The concept of saṃsāra developed in the post-Vedic times, and is traceable in the Samhita layers such as in sections 1.164, 4.55, 6.70 and 10.14 of the Rigveda. While the idea is mentioned in the Samhita layers of the Vedas, there is lack of clear exposition there, and the idea fully develops in the early Upanishads.
Damien Keown states that the notion of “cyclic birth and death” appears around 800 BC. The word saṃsāra appears, along with Moksha, in several Principal Upanishads such as in verse 1.3.7 of the Katha Upanishad, verse 6.16 of the Shvetashvatara Upanishad, verses 1.4 and 6.34 of the Maitri Upanishad.
The word saṃsāra is related to Saṃsṛti, the latter referring to the “course of mundane existence, transmigration, flow, circuit or stream.
The word literally means “wandering through, flowing on”, states Stephen J. Laumakis, in the sense of “aimless and directionless wandering”. The concept of saṃsāra is closely associated with the belief that the person continues to be born and reborn in various realms and forms.

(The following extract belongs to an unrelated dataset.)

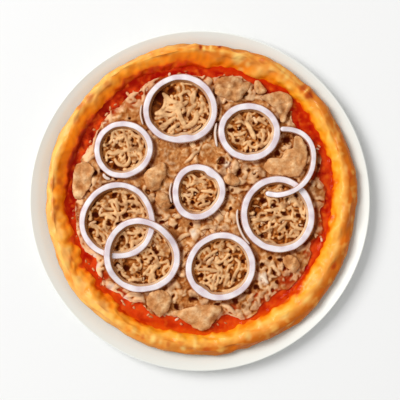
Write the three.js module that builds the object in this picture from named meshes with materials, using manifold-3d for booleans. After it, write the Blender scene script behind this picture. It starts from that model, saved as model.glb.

The earliest layers of Vedic text incorporate the concept of life, followed by an afterlife in heaven and hell based on cumulative virtues (merit) or vices (demerit). However, the ancient Vedic Rishis challenged this idea of afterlife as simplistic, because people do not live an equally moral or immoral life. Between generally virtuous lives, some are more virtuous; while evil too has degrees, and the texts assert that it would be unfair for god Yama to judge and reward people with varying degrees of virtue or vices, in an “either or,” and disproportionate manner. They introduced the idea of an afterlife in heaven or hell in proportion to one’s merit, and when this runs out, one returns and is reborn. This idea appears in ancient and medieval texts, as the cycle of life, death, rebirth and re-death, such as section 6:31 of the Mahabharata and section 6.10 of Devi Bhagavata Purana.